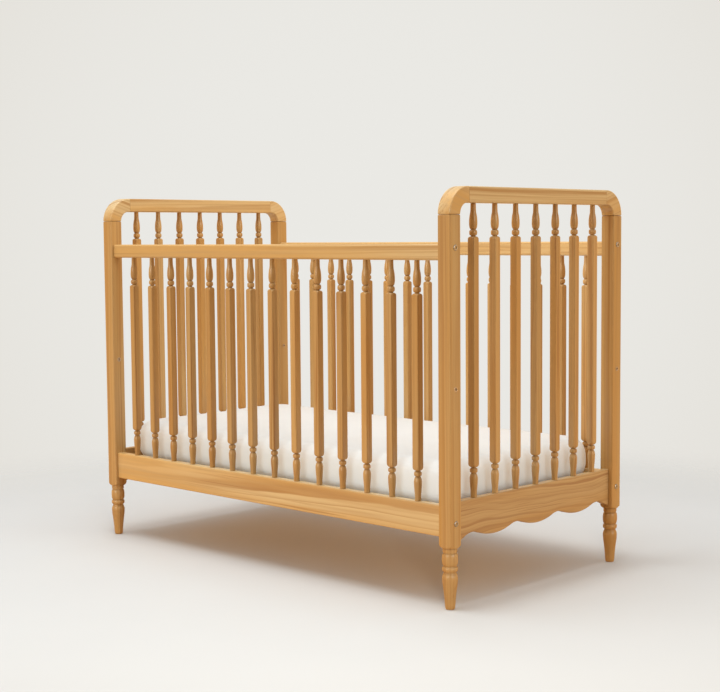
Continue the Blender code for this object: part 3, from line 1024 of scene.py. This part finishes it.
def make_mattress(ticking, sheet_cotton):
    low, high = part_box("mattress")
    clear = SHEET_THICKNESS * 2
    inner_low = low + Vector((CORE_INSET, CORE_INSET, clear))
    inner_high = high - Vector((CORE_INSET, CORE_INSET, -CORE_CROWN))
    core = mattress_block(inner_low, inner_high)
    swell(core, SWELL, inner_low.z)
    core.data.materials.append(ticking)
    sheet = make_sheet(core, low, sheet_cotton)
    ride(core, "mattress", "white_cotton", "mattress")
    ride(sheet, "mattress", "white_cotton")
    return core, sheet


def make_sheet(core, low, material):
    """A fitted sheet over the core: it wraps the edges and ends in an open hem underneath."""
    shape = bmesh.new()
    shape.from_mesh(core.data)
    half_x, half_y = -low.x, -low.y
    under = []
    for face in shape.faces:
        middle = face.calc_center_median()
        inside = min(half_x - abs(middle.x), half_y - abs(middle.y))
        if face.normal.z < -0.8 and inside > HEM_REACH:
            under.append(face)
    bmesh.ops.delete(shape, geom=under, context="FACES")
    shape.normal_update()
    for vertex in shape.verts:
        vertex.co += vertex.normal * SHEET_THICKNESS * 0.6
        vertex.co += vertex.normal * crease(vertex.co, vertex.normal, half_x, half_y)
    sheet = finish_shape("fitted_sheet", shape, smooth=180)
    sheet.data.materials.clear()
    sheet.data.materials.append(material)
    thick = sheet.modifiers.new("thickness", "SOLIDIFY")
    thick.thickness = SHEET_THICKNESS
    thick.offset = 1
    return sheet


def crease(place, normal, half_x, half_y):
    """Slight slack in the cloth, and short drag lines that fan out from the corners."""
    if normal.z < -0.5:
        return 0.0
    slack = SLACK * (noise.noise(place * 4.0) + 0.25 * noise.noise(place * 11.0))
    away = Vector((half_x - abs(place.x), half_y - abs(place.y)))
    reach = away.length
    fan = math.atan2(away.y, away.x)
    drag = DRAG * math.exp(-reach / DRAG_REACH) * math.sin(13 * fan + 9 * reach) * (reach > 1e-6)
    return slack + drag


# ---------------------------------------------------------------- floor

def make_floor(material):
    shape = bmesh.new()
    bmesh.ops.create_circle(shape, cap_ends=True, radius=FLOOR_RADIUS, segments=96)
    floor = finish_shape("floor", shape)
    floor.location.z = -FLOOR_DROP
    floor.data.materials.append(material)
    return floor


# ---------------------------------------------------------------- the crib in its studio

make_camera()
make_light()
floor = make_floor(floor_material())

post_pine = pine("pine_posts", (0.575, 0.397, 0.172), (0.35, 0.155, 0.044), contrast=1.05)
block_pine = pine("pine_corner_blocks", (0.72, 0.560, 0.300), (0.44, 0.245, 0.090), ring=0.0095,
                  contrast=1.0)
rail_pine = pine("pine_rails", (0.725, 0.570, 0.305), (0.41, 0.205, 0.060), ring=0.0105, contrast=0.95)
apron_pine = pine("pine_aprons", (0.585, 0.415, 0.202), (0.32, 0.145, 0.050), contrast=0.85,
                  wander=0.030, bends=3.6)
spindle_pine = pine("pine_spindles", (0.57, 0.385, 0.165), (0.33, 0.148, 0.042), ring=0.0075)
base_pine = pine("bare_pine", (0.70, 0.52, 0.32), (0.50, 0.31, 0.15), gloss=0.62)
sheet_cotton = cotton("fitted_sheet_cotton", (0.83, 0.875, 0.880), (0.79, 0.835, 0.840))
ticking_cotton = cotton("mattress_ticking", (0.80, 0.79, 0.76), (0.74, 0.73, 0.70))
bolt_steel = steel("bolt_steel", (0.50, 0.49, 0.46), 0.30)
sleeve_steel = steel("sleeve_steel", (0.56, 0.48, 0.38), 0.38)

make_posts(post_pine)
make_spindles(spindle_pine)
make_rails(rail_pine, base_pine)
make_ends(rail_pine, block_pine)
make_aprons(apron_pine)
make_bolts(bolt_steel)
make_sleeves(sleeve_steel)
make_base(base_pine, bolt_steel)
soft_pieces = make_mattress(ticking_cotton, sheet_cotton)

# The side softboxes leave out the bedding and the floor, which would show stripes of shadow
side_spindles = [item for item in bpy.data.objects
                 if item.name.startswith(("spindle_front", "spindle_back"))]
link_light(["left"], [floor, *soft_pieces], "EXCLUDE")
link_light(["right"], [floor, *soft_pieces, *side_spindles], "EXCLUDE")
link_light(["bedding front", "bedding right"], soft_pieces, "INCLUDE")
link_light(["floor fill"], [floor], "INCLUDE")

+++

Up to and including the line with "return core, sheet", repeat the data exactly, starting from its first line; nothing else belongs in the response.

* ANSWER TO THE PROBLEM *
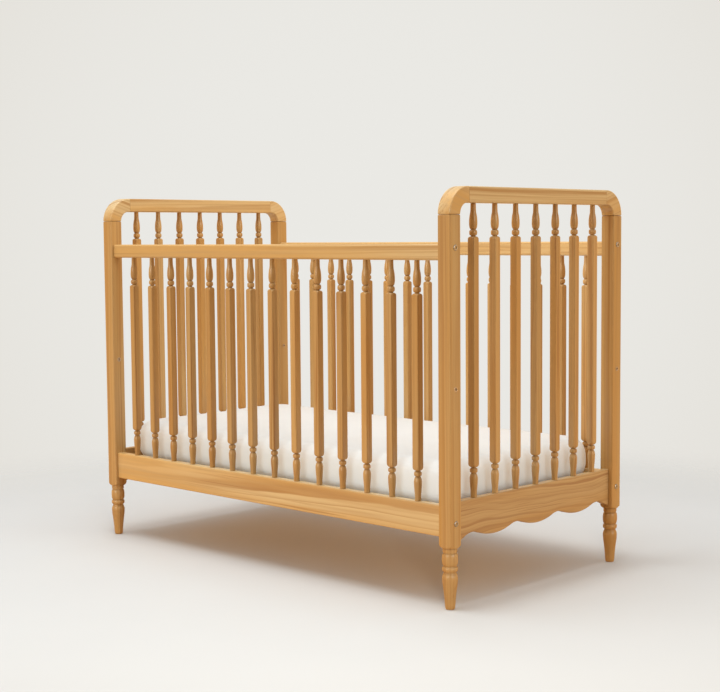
Continue the Blender code for this object: part 3, from line 1024 of scene.py. This part finishes it.
def make_mattress(ticking, sheet_cotton):
    low, high = part_box("mattress")
    clear = SHEET_THICKNESS * 2
    inner_low = low + Vector((CORE_INSET, CORE_INSET, clear))
    inner_high = high - Vector((CORE_INSET, CORE_INSET, -CORE_CROWN))
    core = mattress_block(inner_low, inner_high)
    swell(core, SWELL, inner_low.z)
    core.data.materials.append(ticking)
    sheet = make_sheet(core, low, sheet_cotton)
    ride(core, "mattress", "white_cotton", "mattress")
    ride(sheet, "mattress", "white_cotton")
    return core, sheet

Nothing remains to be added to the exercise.